Dia: 27 de Março, 2018

Romper a cortina de silêncio

 

«From Stettin in the Baltic to Trieste in the Adriatic, an iron curtain has descended across the Continent.» Winston Churchill, 1946

 

No passado dia 22 de Fevereiro foi votado no Parlamento um Projecto de Resolução pelo recesso (denúncia unilateral, retirada) de Portugal do “Acordo Ortográfico”.

Seguiram-se, durante uns dias, algumas repercussões, mas a verdade — a triste realidade — é que desde então nada mais se passou: parafraseando a célebre frase de Churchill, uma cortina de silêncio abateu-se (pesada, lúgubre, sinistramente) sobre a Causa anti-AO90. Dir-se-ia mesmo ou, por outra, dirão alguns, a avaliar pela quase absoluta ausência de conteúdos, artigos ou notícias ao longo do último mês, que foi mesmo desta, pronto, acabou-se a resistência, terminou a luta. Ora, isto é um absurdo.

Poderá bem suceder que a qualquer momento, hoje mesmo ou amanhã ou num dos próximos dias, alguém se lembre de ao menos publicar alguma coisa que reavive o assunto. Ou até, quem sabe, que de repente surja algures alguma solução milagrosa que estaria entretanto a ser preparada nos bastidores… o que explicaria tão longo quanto confrangedor silêncio.

Esperemos que assim seja, de facto, e que o retomar das hostilidades — isto é, a reactivação da luta contra o acordês — esteja para breve, porque, escusado será dizer, esta lamentável situação já começa a tresandar a… rendição!

Longe vá o agoiro, evidentemente. Aguardemos com esperança e mais do que justificada ansiedade que esta desgraçada situação de total mutismo e geral paralisia tenha sido apenas um acesso passageiro de letargia, um sono estranho e inexplicavelmente prolongado.

De qualquer forma, essa cortina de silêncio — a toda a altura e, medida até hoje, com um mês de comprimento — já acarretou enormes custos; custos estes que poderão tornar-se devastadores, a curto prazo, em termos de mobilização da opinião pública, de dinâmica de acções subsequentes e de credibilidade quanto a qualquer iniciativa futura.

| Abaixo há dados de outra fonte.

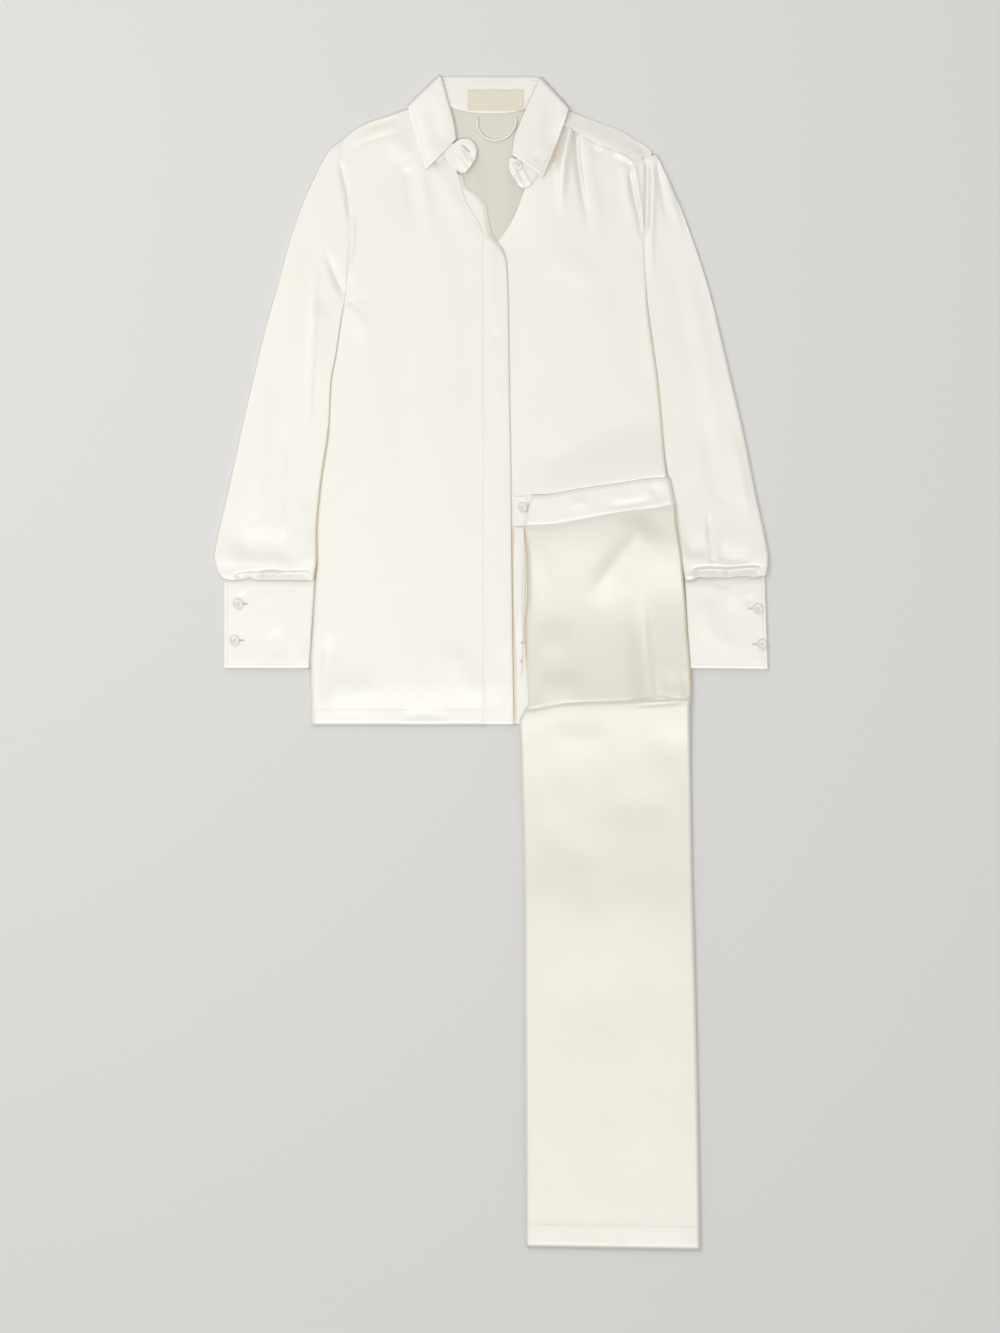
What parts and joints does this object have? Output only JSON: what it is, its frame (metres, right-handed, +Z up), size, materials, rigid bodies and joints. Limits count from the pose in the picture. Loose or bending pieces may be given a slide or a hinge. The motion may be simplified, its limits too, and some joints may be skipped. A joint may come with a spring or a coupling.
{
  "type": "pyjama set laid flat",
  "caption": "Flat-laid satin pyjama set: a long shirt with a turned-down collar, concealed placket and deep cuffs, and wide trousers folded lengthwise over its front.",
  "frame": {"origin": "under the middle of the set's box, on the surface that it lies on", "axes": "+X across the shirt towards the sleeve beside the trousers, +Y from the trouser hem to the collar, +Z up from the surface"},
  "size_m": [0.6653, 1.4086, 0.0116],
  "materials": {
    "satin": "satin",
    "label": "matte",
    "button": "gloss"
  },
  "bodies": {
    "root": {"shirt_back": "satin", "shirt_yoke": "satin", "shirt_front_left": "satin", "shirt_front_right": "satin", "shirt_placket": "satin", "collar_stand": "satin", "collar_leaf": "satin", "neck_label": "label", "hanger_loop": "satin", "sleeve_left": "satin", "sleeve_right": "satin", "cuff_left": "satin", "cuff_right": "satin", "cuff_button_left_upper": "button", "cuff_button_left_lower": "button", "cuff_button_right_upper": "button", "cuff_button_right_lower": "button", "collar_button": "button", "trousers_leg": "satin", "trousers_hidden_layers": "satin", "trousers_waistband": "satin", "trousers_waist_underlap": "satin", "trousers_fly_underlap": "satin", "waist_button": "button"}
  },
  "joints": []
}
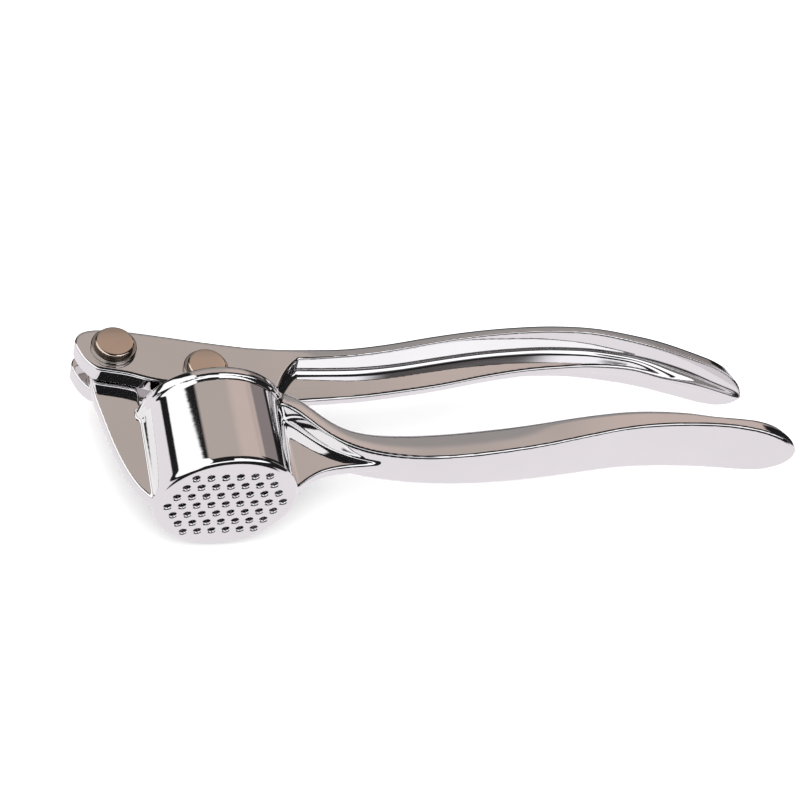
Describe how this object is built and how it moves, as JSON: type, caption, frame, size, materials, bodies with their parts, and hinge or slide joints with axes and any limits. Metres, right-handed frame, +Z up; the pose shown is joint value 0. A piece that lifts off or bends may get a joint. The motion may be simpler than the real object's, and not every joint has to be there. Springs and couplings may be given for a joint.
{
  "type": "garlic press",
  "caption": "Hand-held garlic press: hinged plunger pushed into a perforated cup by two long handles on one rivet.",
  "frame": {"origin": "under the middle of the press's box, on the surface it lies on, with the press on its side and closed", "axes": "+X from the pivot end to the handle tips, +Y along the cup from the strainer to its mouth, +Z up along both rivets"},
  "size_m": [0.155, 0.04, 0.0302],
  "materials": {
    "lower_handle": "mirror chrome plate over zinc die casting, light handling marks",
    "upper_handle": "mirror chrome plate over zinc die casting, light handling marks",
    "plunger": "mirror chrome plate over zinc die casting, light handling marks",
    "pivot_rivet": "polished plated rivet, slightly warm tone",
    "plunger_rivet": "polished plated rivet, slightly warm tone",
    "pivot_washer_near": "polished plated rivet, slightly warm tone",
    "pivot_washer_far": "polished plated rivet, slightly warm tone",
    "plunger_washer_near": "polished plated rivet, slightly warm tone",
    "plunger_washer_far": "polished plated rivet, slightly warm tone"
  },
  "bodies": {
    "lower": {"lower_handle": "lower_handle"},
    "upper": {"upper_handle": "upper_handle", "pivot_rivet": "pivot_rivet", "plunger_rivet": "plunger_rivet", "pivot_washer_near": "pivot_washer_near", "pivot_washer_far": "pivot_washer_far", "plunger_washer_near": "plunger_washer_near", "plunger_washer_far": "plunger_washer_far"},
    "ram": {"plunger": "plunger"}
  },
  "joints": [
    {"name": "handle_pivot", "type": "hinge", "parent": "lower", "child": "upper", "pos_m": [-0.0699, 0.0152, 0.0151], "axis": [0, 0, 1], "range_deg": [0, 65]},
    {"name": "plunger_pivot", "type": "hinge", "parent": "upper", "child": "ram", "pos_m": [-0.052, 0.0091, 0.0151], "axis": [0, 0, 1], "range_deg": [-59, 0]}
  ],
  "couplings": [
    {"joint": "plunger_pivot", "follows": "handle_pivot", "ratio": -0.9}
  ]
}
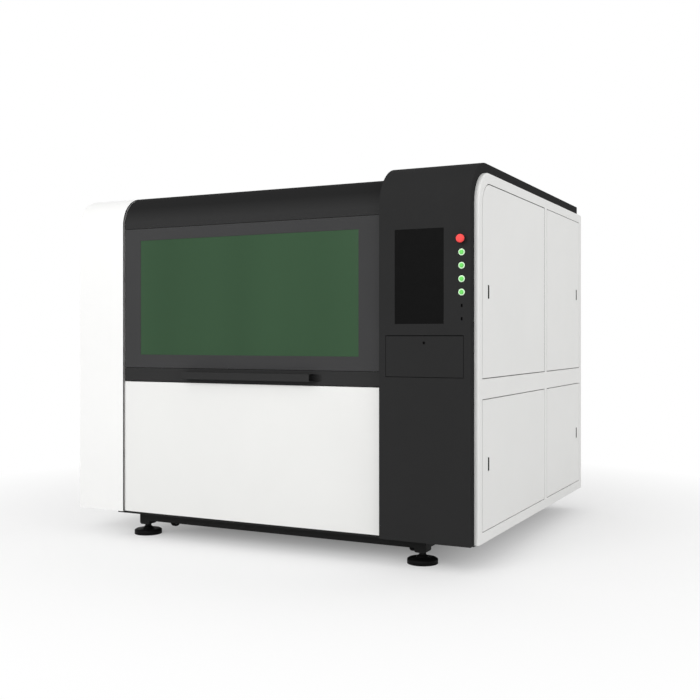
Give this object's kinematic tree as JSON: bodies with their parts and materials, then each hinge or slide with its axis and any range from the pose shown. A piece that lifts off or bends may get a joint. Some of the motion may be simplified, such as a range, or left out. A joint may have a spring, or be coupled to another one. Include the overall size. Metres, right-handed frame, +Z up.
{
  "type": "fiber laser cutting machine",
  "caption": "Enclosed sheet laser cutter with a lifting windowed front door, a control column, side doors and a moving gantry over a slatted table.",
  "frame": {"origin": "on the floor under the middle of the whole machine's box", "axes": "+Z up, -Y towards the operator at the front, +X to the operator's right"},
  "size_m": [2.204, 1.98, 1.788],
  "materials": {
    "frame_black": "satin powder coat",
    "foot_black": "matt",
    "pan_grey": "satin powder coat",
    "case_white": "fine satin powder coat",
    "roof_charcoal": "fine satin powder coat",
    "column_charcoal": "fine satin powder coat",
    "hood_charcoal": "fine satin powder coat",
    "window_charcoal": "fine satin powder coat",
    "band_charcoal": "fine satin powder coat",
    "handle_black": "satin powder coat",
    "laser_glass": "dark green laser filter",
    "inner_grey": "satin powder coat",
    "zinc_steel": "zinc plated",
    "screen_black": "black screen glass and case",
    "fitting_green": "pale green lens rings",
    "button_green": "green lens",
    "stop_red": "glossy",
    "keys_grey": "matt silicone",
    "lock_steel": "polished",
    "latch_black": "fine grain",
    "strut_black": "gloss black",
    "rod_chrome": "hard chromed",
    "caster_zinc": "zinc plated",
    "wheel_black": "matt nylon",
    "bed_grey": "satin paint",
    "slat_steel": "bare mild steel",
    "guide_steel": "ground",
    "beam_aluminium": "anodised",
    "carriage_black": "black anodised",
    "head_white": "anodised and white",
    "source_white": "satin powder coat",
    "chiller_white": "satin powder coat",
    "electrical_grey": "light grey housings on a zinc plate",
    "fan_grey": "satin powder coat",
    "rotor_aluminium": "cast"
  },
  "bodies": {
    "cabinet": {"base_frame": "frame_black", "base_pan": "pan_grey", "levelling_feet": "foot_black", "front_lower_panel": "case_white", "left_end_cover": "case_white", "left_side_panel": "case_white", "roof_panel": "roof_charcoal", "rear_panel": "case_white", "column_cover": "column_charcoal", "right_side_frame": "case_white", "partition": "inner_grey", "touch_monitor": "screen_black", "panel_fittings": "fitting_green", "keyboard_box": "inner_grey", "machine_bed": "bed_grey", "y_guides": "guide_steel", "slat_frame": "bed_grey", "slats": "slat_steel", "laser_source": "source_white", "chiller": "chiller_white", "electrical_panel": "electrical_grey", "fan_housing": "fan_grey", "hood_hinges": "zinc_steel", "side_door_pivots": "zinc_steel"},
    "front_door": {"hood_shell": "hood_charcoal", "window_panel": "window_charcoal", "window_glass": "laser_glass", "door_band": "band_charcoal", "door_handle": "handle_black"},
    "gantry": {"gantry_beam": "beam_aluminium"},
    "carriage": {"x_carriage": "carriage_black"},
    "head": {"cutting_head": "head_white"},
    "drawer": {"scrap_drawer": "case_white"},
    "fan": {"fan_rotor": "rotor_aluminium"},
    "flap": {"keyboard_flap": "column_charcoal", "keyboard": "keys_grey"},
    "lock": {"flap_lock": "lock_steel"},
    "stop_button": {"emergency_stop": "stop_red"},
    "strut_left": {"strut_cylinder_left": "strut_black"},
    "rod_left": {"strut_rod_left": "rod_chrome"},
    "strut_right": {"strut_cylinder_right": "strut_black"},
    "rod_right": {"strut_rod_right": "rod_chrome"},
    "door_upper_front": {"door_upper_front": "case_white"},
    "latch_upper_front": {"latch_upper_front": "latch_black"},
    "door_upper_rear": {"door_upper_rear": "case_white"},
    "latch_upper_rear": {"latch_upper_rear": "latch_black"},
    "door_lower_front": {"door_lower_front": "case_white"},
    "latch_lower_front": {"latch_lower_front": "latch_black"},
    "door_lower_rear": {"door_lower_rear": "case_white"},
    "latch_lower_rear": {"latch_lower_rear": "latch_black"},
    "button_1": {"push_button_1": "button_green"},
    "button_2": {"push_button_2": "button_green"},
    "button_3": {"push_button_3": "button_green"},
    "button_4": {"push_button_4": "button_green"},
    "caster_front_left": {"caster_fork_front_left": "caster_zinc"},
    "wheel_front_left": {"caster_wheel_front_left": "wheel_black"},
    "wheel_rear_left": {"caster_wheel_rear_left": "wheel_black"},
    "caster_front_right": {"caster_fork_front_right": "caster_zinc"},
    "wheel_front_right": {"caster_wheel_front_right": "wheel_black"},
    "wheel_rear_right": {"caster_wheel_rear_right": "wheel_black"}
  },
  "joints": [
    {"name": "door_lift", "type": "hinge", "parent": "cabinet", "child": "front_door", "pos_m": [-0.0815, -0.31, 1.749], "axis": [-1, 0, 0], "range_deg": [0, 50]},
    {"name": "strut_swing_left", "type": "hinge", "parent": "cabinet", "child": "strut_left", "pos_m": [-0.789, -0.2813, 1.5824], "axis": [-1, 0, 0], "range_deg": [0, 26]},
    {"name": "strut_stroke_left", "type": "slide", "parent": "strut_left", "child": "rod_left", "axis": [0, -0.892, 0.452], "range_m": [0, 0.102]},
    {"name": "strut_swing_right", "type": "hinge", "parent": "cabinet", "child": "strut_right", "pos_m": [0.626, -0.2813, 1.5824], "axis": [-1, 0, 0], "range_deg": [0, 26]},
    {"name": "strut_stroke_right", "type": "slide", "parent": "strut_right", "child": "rod_right", "axis": [0, -0.892, 0.452], "range_m": [0, 0.102]},
    {"name": "swing_upper_front", "type": "hinge", "parent": "cabinet", "child": "door_upper_front", "pos_m": [1.094, 0.114, 1.264], "axis": [0, 0, 1], "range_deg": [0, 90]},
    {"name": "turn_latch_upper_front", "type": "hinge", "parent": "door_upper_front", "child": "latch_upper_front", "pos_m": [1.095, -0.786, 1.237], "axis": [0, -1, 0], "range_deg": [0, 35], "stiffness_Nm_per_rad": 0.05, "springref_deg": -20.05},
    {"name": "swing_upper_rear", "type": "hinge", "parent": "cabinet", "child": "door_upper_rear", "pos_m": [1.094, 0.181, 1.264], "axis": [0, 0, -1], "range_deg": [0, 90]},
    {"name": "turn_latch_upper_rear", "type": "hinge", "parent": "door_upper_rear", "child": "latch_upper_rear", "pos_m": [1.095, 0.813, 1.284], "axis": [0, -1, 0], "range_deg": [0, 35], "stiffness_Nm_per_rad": 0.05, "springref_deg": -20.05},
    {"name": "swing_lower_front", "type": "hinge", "parent": "cabinet", "child": "door_lower_front", "pos_m": [1.094, 0.114, 0.4605], "axis": [0, 0, 1], "range_deg": [0, 90]},
    {"name": "turn_latch_lower_front", "type": "hinge", "parent": "door_lower_front", "child": "latch_lower_front", "pos_m": [1.095, -0.786, 0.4805], "axis": [0, -1, 0], "range_deg": [0, 35], "stiffness_Nm_per_rad": 0.05, "springref_deg": -20.05},
    {"name": "swing_lower_rear", "type": "hinge", "parent": "cabinet", "child": "door_lower_rear", "pos_m": [1.094, 0.181, 0.4605], "axis": [0, 0, -1], "range_deg": [0, 90]},
    {"name": "turn_latch_lower_rear", "type": "hinge", "parent": "door_lower_rear", "child": "latch_lower_rear", "pos_m": [1.095, 0.813, 0.4805], "axis": [0, -1, 0], "range_deg": [0, 35], "stiffness_Nm_per_rad": 0.05, "springref_deg": -20.05},
    {"name": "flap_drop", "type": "hinge", "parent": "cabinet", "child": "flap", "pos_m": [0.866, -0.955, 0.849], "axis": [1, 0, 0], "range_deg": [0, 90]},
    {"name": "lock_turn", "type": "hinge", "parent": "flap", "child": "lock", "pos_m": [0.866, -0.96, 0.993], "axis": [0, 1, 0], "range_deg": [0, 90]},
    {"name": "stop_press", "type": "slide", "parent": "cabinet", "child": "stop_button", "axis": [0, 1, 0], "range_m": [0, 0.006]},
    {"name": "button_press_1", "type": "slide", "parent": "cabinet", "child": "button_1", "axis": [0, 1, 0], "range_m": [0, 0.003], "stiffness_N_per_m": 400, "springref_m": -0.004},
    {"name": "button_press_2", "type": "slide", "parent": "cabinet", "child": "button_2", "axis": [0, 1, 0], "range_m": [0, 0.003], "stiffness_N_per_m": 400, "springref_m": -0.004},
    {"name": "button_press_3", "type": "slide", "parent": "cabinet", "child": "button_3", "axis": [0, 1, 0], "range_m": [0, 0.003], "stiffness_N_per_m": 400, "springref_m": -0.004},
    {"name": "button_press_4", "type": "slide", "parent": "cabinet", "child": "button_4", "axis": [0, 1, 0], "range_m": [0, 0.003], "stiffness_N_per_m": 400, "springref_m": -0.004},
    {"name": "gantry_travel", "type": "slide", "parent": "cabinet", "child": "gantry", "axis": [0, 1, 0], "range_m": [-1.01, 0.09]},
    {"name": "carriage_travel", "type": "slide", "parent": "gantry", "child": "carriage", "axis": [1, 0, 0], "range_m": [-0.62, 0.62]},
    {"name": "head_lift", "type": "slide", "parent": "carriage", "child": "head", "axis": [0, 0, 1], "range_m": [-0.06, 0.02]},
    {"name": "drawer_pull", "type": "slide", "parent": "cabinet", "child": "drawer", "axis": [0, 1, 0], "range_m": [0, 1.2]},
    {"name": "fan_spin", "type": "hinge", "parent": "cabinet", "child": "fan", "pos_m": [-0.2, 0.843, 1.18], "axis": [0, 1, 0], "continuous": true},
    {"name": "caster_swivel_front_left", "type": "hinge", "parent": "cabinet", "child": "caster_front_left", "pos_m": [-0.646, -0.715, 0.109], "axis": [0, 0, 1], "continuous": true},
    {"name": "wheel_roll_front_left", "type": "hinge", "parent": "caster_front_left", "child": "wheel_front_left", "pos_m": [-0.646, -0.697, 0.0565], "axis": [1, 0, 0], "continuous": true},
    {"name": "wheel_roll_rear_left", "type": "hinge", "parent": "cabinet", "child": "wheel_rear_left", "pos_m": [-0.646, 0.703, 0.0565], "axis": [1, 0, 0], "continuous": true},
    {"name": "caster_swivel_front_right", "type": "hinge", "parent": "cabinet", "child": "caster_front_right", "pos_m": [0.709, -0.715, 0.109], "axis": [0, 0, 1], "continuous": true},
    {"name": "wheel_roll_front_right", "type": "hinge", "parent": "caster_front_right", "child": "wheel_front_right", "pos_m": [0.709, -0.697, 0.0565], "axis": [1, 0, 0], "continuous": true},
    {"name": "wheel_roll_rear_right", "type": "hinge", "parent": "cabinet", "child": "wheel_rear_right", "pos_m": [0.709, 0.703, 0.0565], "axis": [1, 0, 0], "continuous": true}
  ],
  "couplings": [
    {"joint": "strut_swing_left", "follows": "door_lift", "ratio": 0.4972},
    {"joint": "strut_stroke_left", "follows": "door_lift", "m_per_rad": 0.11459},
    {"joint": "strut_swing_right", "follows": "door_lift", "ratio": 0.4972},
    {"joint": "strut_stroke_right", "follows": "door_lift", "m_per_rad": 0.11459}
  ]
}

Tão esmagador silêncio é tanto mais estranho quanto (e quando) ocorre precisamente logo após a ocasião em que estivemos mais perto, desde o início da luta, já lá vai uma década, de uma solução para o “acordo ortográfico”. É verdade que a iniciativa parlamentar de 21 de Fevereiro foi uma oportunidade perdida, mas também é verdade que essa mesma iniciativa veio criar, pela primeira (e única) vez desde 2008, as condições políticas necessárias para a liquidação do AO90 — sem mais, sem “revisão”, sem qualquer outra aldrabice.

Os deputados anti-acordistas (dois terços do total, como sucede na população em geral, que eles representam) devem com certeza delinear o projecto mais adequado, mas permita-se-me reiterar que em qualquer dos casos o dito não deverá andar muito longe de uma destas três vias:

  1. A apresentação, por parte de um único Deputado ou de vários, de um projecto de lei de conteúdo e objectivos similares aos da nossa ILC, conforme previsto na alínea b) do Art.º 156.º da CRP. Isto evidentemente, desde que fique garantida a liberdade de voto, ou seja, que em sede de reunião de líderes de grupos parlamentares se convencione a abolição da “disciplina de voto” neste projecto de lei em concreto.
  2. A constituição de uma Comissão Parlamentar de Inquérito (Art.º 178.º – 4 CRP), requerida por 46 Deputados, com a finalidade de investigar todos os procedimentos do processo legislativo que conduziu à aprovação da RAR 35/2008 (II Protocolo Modificativo) e tendo por (óbvia) consequência a apresentação de uma iniciativa legislativa em conformidade.
  3. A apresentação de um pedido de fiscalização da constitucionalidade e da legalidade da RAR 35/2008, do II Protocolo Modificativo e/ou do próprio AO90, por parte de (no mínimo) 23 deputados de todas ou de pelo menos duas bancadas parlamentares. (Art.º 281.º – f) CRP).

Ora, assim sendo, apenas há que proceder a alguma alteração de pormenor quanto ao enquadramento técnico em termos constitucionais.